When drafts arrive quickly, there’s less time spent wrestling with the problem itself. When summaries sound polished, they carry weight. When recommendations show up fully formed, they quietly shape the direction of conversation before anyone has had a chance to challenge them.
The work moves faster, but the thinking doesn’t always keep up.
The first draft now sets the tone
In most organizations, the first version of something has always mattered. Vibe working amplifies that reality.
The first AI-assisted draft often becomes the frame through which everyone else reacts. Even when it’s clearly labeled as a starting point, it anchors the discussion.

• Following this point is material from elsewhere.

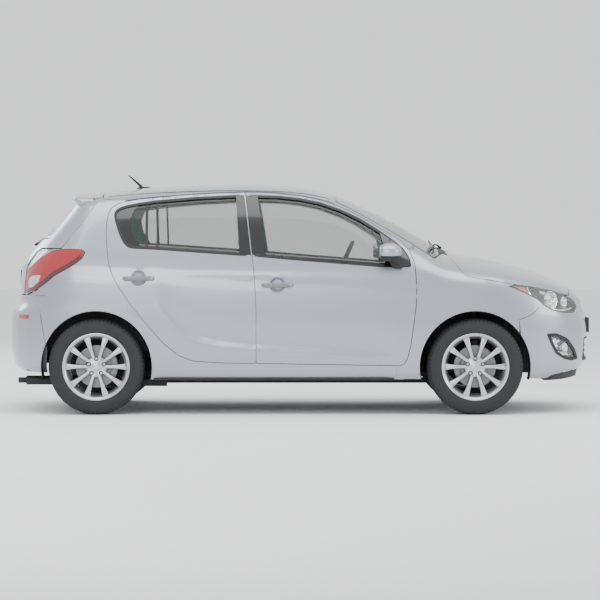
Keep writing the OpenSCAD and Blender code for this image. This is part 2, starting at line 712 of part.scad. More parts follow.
module wheel_front_left() color("silver") translate([front_x, wheel_y, tyre_r]) wheel_rim();
module wheel_front_right() color("silver") mirror([0, 1, 0])
  translate([front_x, wheel_y, tyre_r]) wheel_rim();
module wheel_rear_left() color("silver") translate([rear_x, wheel_y, tyre_r]) wheel_rim();
module wheel_rear_right() color("silver") mirror([0, 1, 0])
  translate([rear_x, wheel_y, tyre_r]) wheel_rim();
module tyre() rotate([-90, 0, 0]) rotate_extrude($fn = 96) {
  b = tyre_w / 2;
  polygon([[rim_d / 2 + seat_gap, -b + 9], [rim_d / 2 + 20, -b + 2], [rim_d / 2 + 45, -b],
    [tyre_r - 28, -b + 6], [tyre_r - 6, -b + 22], [tyre_r, -b + 40], [tyre_r, b - 40],
    [tyre_r - 6, b - 22], [tyre_r - 28, b - 6], [rim_d / 2 + 45, b], [rim_d / 2 + 20, b - 2],
    [rim_d / 2 + seat_gap, b - 9]]);
}
module tyre_front_left() color("black") translate([front_x, wheel_y, tyre_r]) tyre();
module tyre_front_right() color("black") translate([front_x, -wheel_y, tyre_r]) tyre();
module tyre_rear_left() color("black") translate([rear_x, wheel_y, tyre_r]) tyre();
module tyre_rear_right() color("black") translate([rear_x, -wheel_y, tyre_r]) tyre();

module dashboard() color("dimgray") panel() union() {
  hull() {
    nbox([680, -660, 780], [904.7, 660, 900]);
    nbox([640, -660, 920], [904.7, 660, 960]);
    nbox([680, -650, 970], [880, 650, 990]);
  }
  hull() {
    nbox([480, -110, 500], [860, 110, 800]);
    nbox([640, -110, 800], [860, 110, 940]);
  }
  nbox([300, -90, 262.3], [904.7, 90, 520]);
  translate([300 * kx, 370 * ky, 990 * kz]) rotate([0, 90 + column_tilt, 0])
    translate([0, 0, 22]) cylinder(h = 420, r = 30, $fn = 32);
}
module steering_wheel() color("black") translate([300 * kx, 370 * ky, 990 * kz])
  rotate([0, column_tilt - 90, 0]) {
    rotate_extrude($fn = 64) translate([steer_d / 2 - 14, 0]) circle(r = 14, $fn = 24);
    translate([0, 0, -22 + seat_gap]) cylinder(h = 40, r = 62, $fn = 48);
    for (a = [0, 140, 220]) rotate([0, 0, a]) translate([50, -16, -6])
      cube([steer_d / 2 - 70, 32, 12]);
  }
module seat_shape(w, x) {
  hull() {
    nbox([x - 240, -w, 400], [x + 270, w, 440]);
    nbox([x - 200, -w + 30, 470], [x + 250, w - 30, 500]);
  }
  hull() {
    nbox([x - 300, -w, 440], [x - 180, w, 500]);
    nbox([x - 440, -w + 40, 980], [x - 360, w - 40, 1010]);
  }
  hull() {
    nbox([x - 470, -110, 1030], [x - 400, 110, 1040]);
    nbox([x - 470, -90, 1190], [x - 420, 90, 1200]);
  }
  nbox([x - 440, -60, 1000], [x - 420, 60, 1035]);
  nbox([x - 180, -w + 40, 262.3], [x + 180, w - 40, 402]);
}
module front_seats() color("gray") panel() both() translate([0, 370 * ky, 0]) seat_shape(240, 60);
module rear_seat() color("gray") panel() {
  difference() {
    union() {
      hull() {
        nbox([-980, -600, 400], [-480, 600, 440]);
        nbox([-980, -600, 470], [-500, 600, 490]);
      }
      hull() {
        nbox([-1010, -600, 440], [-890, 600, 500]);
        nbox([-1130, -600, 960], [-1060, 600, 985]);
      }
      for (y = [-340, 0, 340]) nbox([-1150, y - 100, 975], [-1080, y + 100, 1100]);
      nbox([-960, -560, 262.3], [-600, 560, 402]);
    }
    wheel_spaces(-20);
  }
}
function surf_z(x, y) = (lookup(x, top_pts) - crown_drop(x, y)) * kz;
module wiper(y, w) hull() {
  translate([968 * kx, y * ky, surf_z(968, y) + 4]) cube([16, 24, 26], center = true);
  translate([925 * kx, (y + w / 2) * ky, surf_z(925, y + w / 2) + 10]) cube([12, 10, 12], center = true);
  translate([905 * kx, (y + w) * ky, surf_z(905, y + w) + 8]) cube([10, 8, 8], center = true);
}
module wipers() color("black") panel() difference() {
  union() {
    wiper(520, -520);
    wiper(-80, -460);
  }
  body(3 - seat_gap);
  intersection() {
    body(2 - seat_gap);
    screen_zone(2);
  }
}
module roof_antenna() color("black")
  translate([-1095 * kx, 0, lookup(-1095, top_pts) * kz + seat_gap]) {
    cylinder(h = 8, r = 14, $fn = 24);
    translate([0, 0, 4]) rotate([0, -47, 0]) cylinder(h = antenna_len, r = 3.5, $fn = 16);
  }
module rear_wiper() color("black") panel() difference() {
  hull() {
    translate([-1800 * kx, 0, 1140 * kz]) cube([50, 40, 24], center = true);
    translate([-1790 * kx, 300 * ky, 1165 * kz]) cube([30, 10, 10], center = true);
  }
  body(-seat_gap);
}

floor_pan();
side_frame_left();
side_frame_right();
roof_panel();
front_fender_left();
front_fender_right();
front_bumper();
rear_bumper();
front_grille();
front_lip();
crash_beam();
cowl_panel();
windscreen();
headlamps();
tail_lamps();
fog_lamps();
engine_block();
fuel_tank();
exhaust();
rear_axle();
front_subframe();
front_struts();
dashboard();
front_seats();
rear_seat();
wipers();
roof_antenna();
bonnet();
tailgate();
tailgate_glass();
rear_spoiler();
rear_wiper();
front_door_left();
front_door_right();
rear_door_left();
rear_door_right();
front_glass_left();
front_glass_right();
rear_glass_left();
rear_glass_right();
front_handle_left();
front_handle_right();
rear_handle_left();
rear_handle_right();
mirror_left();
mirror_right();
steering_wheel();
knuckle_left();
knuckle_right();
wheel_front_left();
wheel_front_right();
wheel_rear_left();
wheel_rear_right();
tyre_front_left();
tyre_front_right();
tyre_rear_left();
tyre_rear_right();
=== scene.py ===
import math

import bmesh
import bpy
import numpy as np
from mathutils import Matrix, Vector
from mathutils.geometry import delaunay_2d_cdt


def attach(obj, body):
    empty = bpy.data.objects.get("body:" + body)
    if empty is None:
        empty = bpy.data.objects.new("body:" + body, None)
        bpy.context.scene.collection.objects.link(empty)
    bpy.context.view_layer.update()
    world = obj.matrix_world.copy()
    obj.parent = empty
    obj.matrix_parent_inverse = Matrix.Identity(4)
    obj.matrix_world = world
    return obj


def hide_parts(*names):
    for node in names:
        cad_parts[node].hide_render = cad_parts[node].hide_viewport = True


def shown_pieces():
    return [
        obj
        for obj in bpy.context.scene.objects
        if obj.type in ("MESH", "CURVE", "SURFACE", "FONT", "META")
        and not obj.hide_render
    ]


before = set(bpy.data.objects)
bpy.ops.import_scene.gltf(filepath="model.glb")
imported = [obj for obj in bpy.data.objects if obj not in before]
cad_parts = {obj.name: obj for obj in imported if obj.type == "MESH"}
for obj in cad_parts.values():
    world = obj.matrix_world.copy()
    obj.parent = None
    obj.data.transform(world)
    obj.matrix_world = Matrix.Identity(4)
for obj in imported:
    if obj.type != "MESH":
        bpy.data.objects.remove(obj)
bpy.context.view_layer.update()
mm = 0.001
print("frame loaded:", len(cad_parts), "nodes")

# Camera and light.
cameraPlace = {"place": (0.0, -18.85, 1.2), "aim": (0.0, -0.85, 0.766), "lens": 162.7}
cameraData = bpy.data.cameras.new("camera")
cameraData.lens = cameraPlace["lens"]
cameraData.sensor_width = 36
camera = bpy.data.objects.new("camera", cameraData)
camera.location = cameraPlace["place"]
cameraAim = Vector(cameraPlace["aim"]) - Vector(cameraPlace["place"])
camera.rotation_euler = cameraAim.to_track_quat("-Z", "Y").to_euler()
bpy.context.scene.collection.objects.link(camera)
bpy.context.scene.camera = camera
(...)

People edit language, adjust emphasis, or refine details rather than questioning the underlying direction.
This isn’t a flaw in the technology. It’s a human response to momentum. It’s one reason why I tell people in every AI workshop that I run to never go with the first version, but instead take a pause, ask some questions, and iterate on that initial result.

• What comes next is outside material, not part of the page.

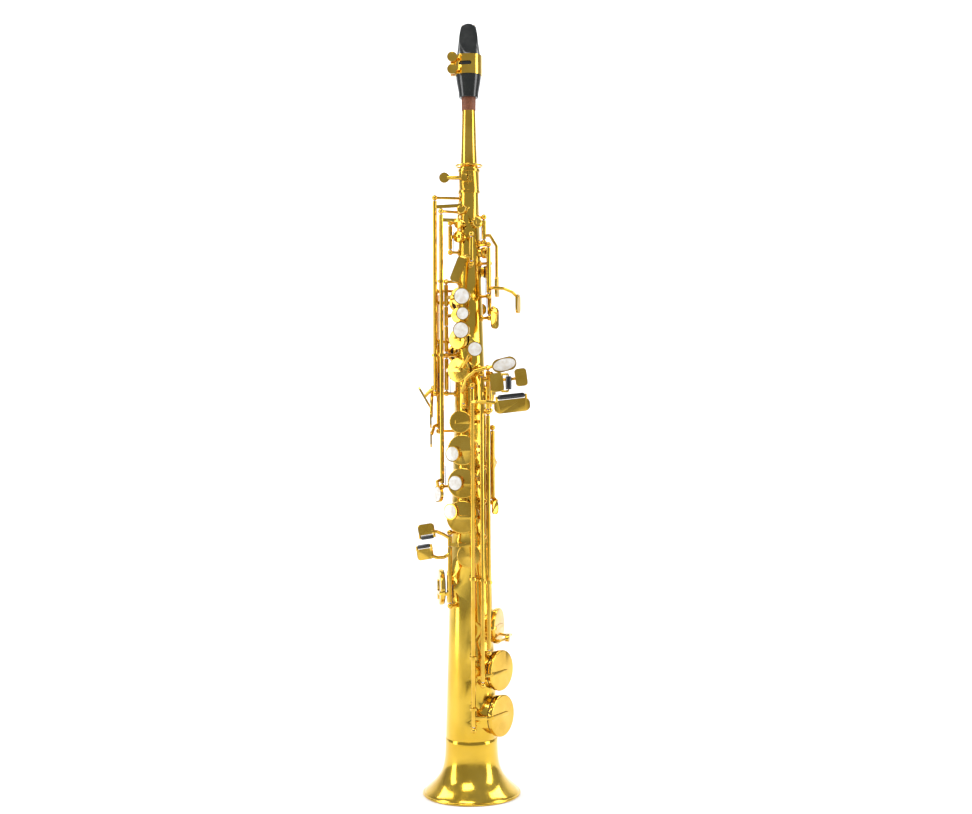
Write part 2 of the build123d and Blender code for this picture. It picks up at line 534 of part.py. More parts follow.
def make_ligature():
    """The ligature: a metal band round mouthpiece and reed, with ears that its screws draw together."""
    low, high = LIGATURE_LOW, LIGATURE_HIGH
    band_ring = drum(Plane.XY, 12.5, low, high) - drum(Plane.XY, 11.75, low - 1, high + 1)
    back = Pos(0, 9.0, (low + high) / 2) * Box(10, 5, high - low) & drum(Plane.XY, 12.3, low, high)
    slot = Pos(-3, -12, 670) * Rot(90, 0, 0) * extrude(SlotOverall(11.6, 3.5), amount=4, both=True)
    ears = [Pos(-14.2, y, (low + high) / 2) * Box(4.8, 1.4, high - low) for y in (-1.6, 1.6)]
    shape = joined([band_ring, back, *ears]) - slot - make_reed() - mouthpiece_outside()
    shape -= Pos(-13, 0, (low + high) / 2) * Box(6, 1.8, high - low + 2)
    for z in LIGATURE_SCREW_HEIGHTS:
        shape -= bar((LIGATURE_SCREW_X, -8, z), (LIGATURE_SCREW_X, 8, z), 1.0)
    return shape


def make_ligature_screws():
    """The ligature's two screws: a coin head in front of the ears, the shank through both."""
    screws = []
    for z in LIGATURE_SCREW_HEIGHTS:
        x = LIGATURE_SCREW_X
        shank = bar((x, -11.5, z), (x, 4.2, z), 1.0)
        collar = bar((x, -11.5, z), (x, -2.4, z), 1.5)
        screws.append(joined([shank, collar, bar((x, -13.0, z), (x, -11.0, z), 4.6)]))
    return screws


# ---------------------------------------------------------------- posts, rods and fittings on the body
# Each hinge line: its place, the heights of the ball posts that hold its rod, and of its guide rings.
LINES = [
    (OCTAVE_LINE, (497.4, 524.4), ()),
    (PALM_F_LINE, (506, 529), ()),
    (PALM_E_FLAT_LINE, (456.4, 503.5), ()),
    (PALM_D_LINE, (437, 487), ()),
    (HIGH_F_SHARP_LINE, (283.2, 534), (403, 470)),
    (SIDE_E_LINE, (367.8, 547.4), (403,)),
    (SIDE_C_LINE, (367.8, 462.5), ()),
    (SIDE_B_FLAT_LINE, (333.4, 415.6), ()),
    (LEFT_STACK, (368, 403, 471), ()),
    (RIGHT_STACK, (238, 270, 300.6, 350.8), ()),
    (LOW_PAIR, (175, 241.6), ()),
    (G_SHARP_LINE, (352.4, 382), ()),
    (G_SHARP_LEVER_LINE, (355.8, 374.4), ()),
    (FORK_LINE, (268.2, 336.6), ()),
    (FRONT_F_LINE, (485.4, 512.6), ()),
    (THUMB_LINE, (443, 519), ()),
    (C_SHARP_LINE, (133, 350.8, 391), (197,)),
    (LOW_B_LINE, (105, 385.3), (200,)),
    (LOW_B_FLAT_LINE, (65, 375), (84, 130, 201)),
]
STALK_ANGLES = {SIDE_B_FLAT_LINE: -145}  # where a post that doesn't stand straight out has its foot


def make_rods():
    """The steel rods that the key tubes turn on, from the lowest post of each line to its highest."""
    return [drum(Plane((x, y, 0)), ROD_RADIUS, min(posts), max(posts)) for (x, y), posts, _ in LINES]


def stalk(x, y, z, short=0.0):
    """A post's stem from its foot on the body's wall to the hinge line, or short of it."""
    angle, wall = STALK_ANGLES.get((x, y), degrees(atan2(x, -y))), body_radius(z) - 0.4
    foot, end = around(wall, angle, z), Vector(x, y, z)
    end -= (end - foot).normalized() * short
    return [bar(foot, end, POST_RADIUS), bar(foot, around(wall + 1.2, angle, z), 2.8)]


def make_posts():
    """The ball posts and the guide rings, less the rods that they hold."""
    shapes = []
    for (x, y), posts, guides in LINES:
        rod = drum(Plane((x, y, 0)), ROD_RADIUS, 0, 600)
        for z in posts:
            ball = joined([Pos(x, y, z) * Sphere(BALL_RADIUS), *stalk(x, y, z)])
            shapes.append(ball - rod)
        for z in guides:
            ring = drum(Plane((x, y, 0)), GUIDE_BORE + 1.0, z - 1.2, z + 1.2)
            ring = joined([ring, *stalk(x, y, z, GUIDE_BORE + 0.3)])
            shapes.append(ring - drum(Plane((x, y, 0)), GUIDE_BORE, z - 3, z + 3))
    return shapes


def make_springs():
    """Blued needle springs: each stands in the lowest post of its line and lies beside the tube."""
    springs = []
    for (x, y), posts, _ in LINES:
        reach, angle = hypot(x, y), degrees(atan2(x, -y))
        z = min(posts)
        springs.append(bar(around(reach - 3.4, angle, z - 1), around(reach - 3.1, angle, z + 19), 0.3))
    return springs


def make_thumb_hook():
    """The right thumb's hook: a foot plate on the body's back and a curved finger."""
    wall = body_radius(HOOK_Z)
    foot = Pos(0, wall + 1.0, HOOK_Z) * Box(9, 3.0, 24) - drum(Plane.XY, wall + 0.05, 200, 340)
    arc = Plane((0, wall + 11.5, HOOK_Z + 1.5), (0, 1, 0), (1, 0, 0)) * CenterArc((0, 0), 10.5, -20, 200)
    hook = sweep(Plane(arc @ 0, x_dir=(1, 0, 0), z_dir=arc % 0) * RectangleRounded(9, 2.2, 1.0), arc)
    screw = bar((0, wall + 1, HOOK_Z - 7), (0, wall + 5, HOOK_Z - 7), 1.25)
    return foot.fuse(hook) - screw


def make_thumb_hook_screw():
    """The thumb hook's clamping screw, with a slotted head."""
    wall = body_radius(HOOK_Z)
    shank = bar((0, wall + 1, HOOK_Z - 7), (0, wall + 2.6, HOOK_Z - 7), 1.25)
    head = bar((0, wall + 2.5, HOOK_Z - 7), (0, wall + 4.0, HOOK_Z - 7), 2.3)
    return joined([shank, head]) - Pos(0, wall + 4.0, HOOK_Z - 7) * Box(6, 0.9, 0.6)


def make_thumb_rest():
    """The left thumb's rest: a domed disc on a short stem."""
    wall = body_radius(REST_Z)
    disc = bar((0, wall + 2.0, REST_Z), (0, wall + 5.0, REST_Z), 6.5)
    disc = fillet(disc.edges().sort_by(Axis.Y)[-1], 1.2)
    stem = bar((0, wall - 0.05, REST_Z), (0, wall + 2.5, REST_Z), 3.2)
    return disc.fuse(stem) - drum(Plane.XY, wall + 0.02, REST_Z - 10, REST_Z + 10)


def make_strap_ring():
    """The ring for a neck strap's hook, on a foot plate."""
    wall = body_radius(STRAP_Z)
    plane = Plane((0, wall + 7.2, STRAP_Z), (0, 1, 0), (1, 0, 0))
    ring = drum(plane, STRAP_HOLE + 1.8, -STRAP_DEPTH / 2, STRAP_DEPTH / 2)
    foot = Pos(0, wall + 0.6, STRAP_Z) * Box(5, 2.8, 18) - drum(Plane.XY, wall + 0.05, 300, 400)
    return ring.fuse(foot) - drum(plane, STRAP_HOLE, -5, 5)


C_SHARP_KEY = next(key for key in KEYS if key.name == "low_c_sharp_key")
GUARD_TOP = C_SHARP_KEY.rim + GUARD_RISE


def make_key_guard():
    """The wire guard over the low C sharp cup, on two feet and with its bumper's socket."""
    feet = [around(body_radius(GUARD_Z) - 0.3, angle, GUARD_Z) for angle in (114, 42)]
    bends = [(GUARD_TOP + 3.5, 104), (GUARD_TOP, 84), (GUARD_TOP, 62), (GUARD_TOP + 1.5, 46)]
    bends = [around(radius, angle, GUARD_Z) for radius, angle in bends]
    rail = wire([feet[0], *bends, feet[1]], GUARD_RADIUS)
    plane = facing(C_SHARP_KEY.angle, GUARD_Z)
    socket = drum(plane, BUMPER_RADIUS + 1, GUARD_TOP - 1.4, GUARD_TOP + 2.2)
    pads = [bar(foot, foot + (bend - foot) * 0.08, 2.8) for foot, bend in zip(feet, (bends[0], bends[-1]))]
    return joined([*rail, socket, *pads]) - drum(plane, BUMPER_RADIUS, GUARD_TOP - 3, GUARD_TOP + 0.6)


def make_key_bumpers():
    """The felt bumper in the guard's socket."""
    return drum(facing(C_SHARP_KEY.angle, GUARD_Z), BUMPER_RADIUS, GUARD_TOP - 1.8, GUARD_TOP + 0.6)


# Each roller: its name, the body that carries it, the ends of its axis and its radius.
ROLLERS = [(key.name.replace("_key", "_roller"), key.name[:-4], roller_ends(key), key.roller[2])
           for key in KEYS if key.roller]
C_ROLLER_ENDS = [Vector(C_ROLLER_X, C_ROLLER_Y, z) for z in C_ROLLER_Z]
ROLLERS.append(("low_c_sharp_roller", "low_c_sharp_lever", C_ROLLER_ENDS, 2.8))


def make_roller(ends, radius):
    """A roller with a running hole along its axis."""
    start, end = ends
    roller = bar(start, end, radius)
    roller = fillet(roller.edges().filter_by(GeomType.CIRCLE), 0.5)
    return roller - bar(start * 2 - end, end * 2 - start, PIN_RADIUS + PIN_FIT)


def save(name, shapes):
    """One STEP file per node: a single solid, or a group of separate ones."""
    shapes = shapes if isinstance(shapes, list) else [shapes]
    solids = [solid for shape in shapes for solid in shape.solids()]
    shape = solids[0] if len(solids) == 1 else Compound(children=solids)
    export_step(shape, f"parts/{name}.step")
    print(name, len(solids), "solids", round(sum(solid.volume for solid in solids)), "mm3")


os.makedirs("parts", exist_ok=True)
save("body_tube", make_body_tube())
save("bell", make_bell())
save("neck_receiver", make_receiver())
save("key_posts", make_posts())
save("hinge_rods", make_rods())
save("needle_springs", make_springs())
save("thumb_hook", make_thumb_hook())
save("thumb_hook_screw", make_thumb_hook_screw())
save("thumb_rest", make_thumb_rest())
save("strap_ring", make_strap_ring())
save("key_guard", make_key_guard())
save("key_bumpers", make_key_bumpers())
save("neck_screw", make_neck_screw())
save("neck_tube", make_neck_tube())
save("neck_cork", make_neck_cork())
save("mouthpiece", make_mouthpiece())
save("reed", make_reed())
save("ligature", make_ligature())
save("ligature_screws", make_ligature_screws())
save("neck_octave_key", list(make_neck_octave_key()))
save("octave_lever", make_octave_lever())
save("front_f_key", make_front_f_key())
lever, pearl = make_g_sharp_lever()
save("g_sharp_lever", lever)
save("g_sharp_pearl", pearl)
save("low_c_sharp_lever", make_low_c_sharp_lever())
for key in KEYS:
    metal, pad, pearl = make_key(key)
    save(key.name, [metal, pad])
    if pearl:
        save(key.name.replace("_key", "_pearl"), pearl)
for name, _, ends, radius in ROLLERS:
    save(name, make_roller(ends, radius))
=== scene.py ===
# %% [markdown]
# # Soprano saxophone
# The CAD model already stands in its place: a conical brass body with its tone holes, a bell, a neck,
# and about thirty keys on steel rods. This lesson gives each piece its surface and its finish.

import json
import math
import bmesh
import bpy
import numpy as np
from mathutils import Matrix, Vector


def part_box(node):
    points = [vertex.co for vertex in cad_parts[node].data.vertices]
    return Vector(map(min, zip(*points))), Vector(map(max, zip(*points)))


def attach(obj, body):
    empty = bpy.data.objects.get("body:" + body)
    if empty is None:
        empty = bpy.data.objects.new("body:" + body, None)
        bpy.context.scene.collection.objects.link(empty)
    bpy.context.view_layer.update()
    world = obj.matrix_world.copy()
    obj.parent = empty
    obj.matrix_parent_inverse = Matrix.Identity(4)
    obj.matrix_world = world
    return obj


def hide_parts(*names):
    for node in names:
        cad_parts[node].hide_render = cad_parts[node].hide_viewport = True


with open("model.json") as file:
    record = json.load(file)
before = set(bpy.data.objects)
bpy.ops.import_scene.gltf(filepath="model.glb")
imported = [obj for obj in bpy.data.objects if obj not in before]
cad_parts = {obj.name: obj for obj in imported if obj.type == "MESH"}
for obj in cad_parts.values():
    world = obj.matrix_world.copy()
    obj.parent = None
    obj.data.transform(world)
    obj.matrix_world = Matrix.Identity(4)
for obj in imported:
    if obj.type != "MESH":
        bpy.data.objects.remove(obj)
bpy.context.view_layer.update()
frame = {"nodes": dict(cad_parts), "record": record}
nodes = frame["nodes"]
body_of = {n: b for b, members in frame["record"]["behaviour"]["bodies"].items() for n in members}
MM = 0.001

# %% [markdown]
# ## The camera
# The instrument is looked at straight on, from half its height, with a slightly long lens, as a
# catalogue would show it. A tiny roll stands for the instrument's own lean.

# %% The camera
CAMERA_PLACE = (0.0147, -1.271, 0.3554)
LENS, ROLL = 51.1, math.radians(0.26)
camera_data = bpy.data.cameras.new("camera")
camera_data.lens = LENS
camera_data.sensor_width = 36.0
camera_data.clip_start = 0.01
camera = bpy.data.objects.new("camera", camera_data)
camera.location = CAMERA_PLACE
camera.rotation_euler = (math.radians(90), ROLL, 0)
bpy.context.scene.collection.objects.link(camera)
bpy.context.scene.camera = camera
print("camera", CAMERA_PLACE, "lens", LENS)

# %% [markdown]
# ## A group for the small unevenness of a polished surface
# Polished and lacquered metal is never one flat tone. Slow noise shifts its colour a little, finer
# noise changes how sharp its reflections are, and very fine streaks stand for buffing marks. Several
# finishes use this, so it is one node group: it gives a tint mask, a roughness and a height.

# %% The surface group
def link(tree, output, entry):
    """Joins two sockets of a node tree."""
    tree.links.new(output, entry)


STREAK_SCALE, STREAK_STRETCH, FINE_TO_SLOW = 2200.0, 0.06, 9.0
NOISE_LOW, NOISE_HIGH = 0.3, 0.7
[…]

When something looks complete, it feels easier to improve than to challenge. Over time, that dynamic can narrow the range of options teams consider, even when everyone feels aligned and productive.
Faster decisions, thinner debate
Efficiency has always come with a cost.
Traditionally, teams invested significant effort at the front end of work. They explored options, gathered data, debated trade-offs, and struggled through uncertainty. It was slow and sometimes frustrating, but it served a purpose. The harder the creative and analytical work up front, the easier the decision became later.

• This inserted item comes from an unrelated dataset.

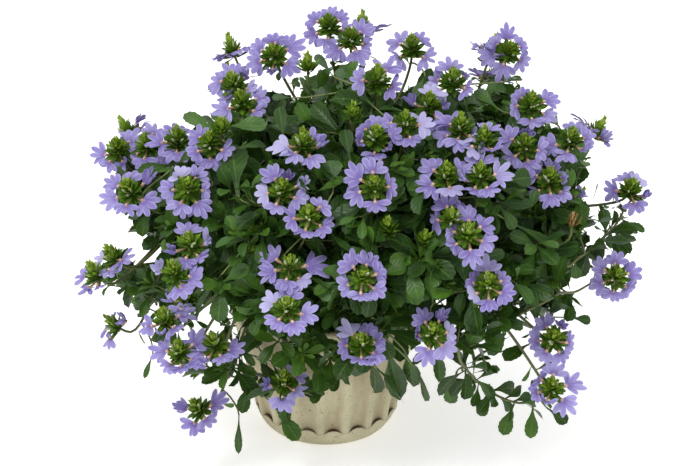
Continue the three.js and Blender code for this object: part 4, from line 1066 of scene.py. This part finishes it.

By the time a group reached a conclusion, much of the justification had already happened. Decisions felt earned because the thinking was visible.
Vibe working changes that balance.
With AI, ideas arrive instantly. Options are generated quickly, and analysis appears early. The creative effort that once took weeks can now happen in minutes. That’s powerful, but it flips the traditional flow of work.
Instead of struggling to come up with ideas, teams are suddenly faced with many plausible options at once. The challenge shifts from generating possibilities to deciding which ones deserve real consideration.
This is where debate can thin out.
When ideas arrive fully formed and sound confident, there’s less pressure to challenge them. Work can feel “done” earlier than it should, even if the underlying assumptions haven’t been fully examined. Decisions happen faster, but often with less shared understanding of why one path was chosen.
The answer isn’t slowing everything down. It’s moving effort.
If AI compresses the front end of ideation, more energy needs to go into the back end of decision-making. Validating assumptions, questioning inputs, and ensuring the right perspectives shaped the outcome become essential work, not optional steps.
In a vibe working environment, the hardest work isn’t coming up with ideas. It’s deciding which ones matter.
Where the real risk lives
The risk here isn’t bad outputs. Most AI-assisted drafts are reasonable and useful.
The risk is misplaced confidence.
Speed creates the illusion of clarity. Polished language can mask uncertainty. And when decisions move quickly from draft to execution, there’s less opportunity to ask uncomfortable questions about assumptions, alternatives, and accountability.
Those questions still matter. They just don’t surface automatically anymore.
In a vibe working environment, execution is cheap. Judgment is not.
The hardest part of the work is no longer creating options. It’s deciding which options deserve attention, which should be challenged, and which should be set aside.
That responsibility falls squarely on people.
Good decision-making now depends on habits that can’t be automated: knowing when to slow down, being willing to push back on outputs that sound confident but incomplete, and maintaining clear ownership over final decisions.
Without those habits, teams may move quickly while quietly accumulating risk.
A different definition of progress
The real opportunity isn’t just working faster. It’s understanding where speed helps and where it hurts.
Organizations that get this right treat AI as a way to accelerate thinking, not bypass it. They use momentum to surface better questions, not avoid them.
In a world where work starts instantly, the most valuable skill may be knowing when to pause.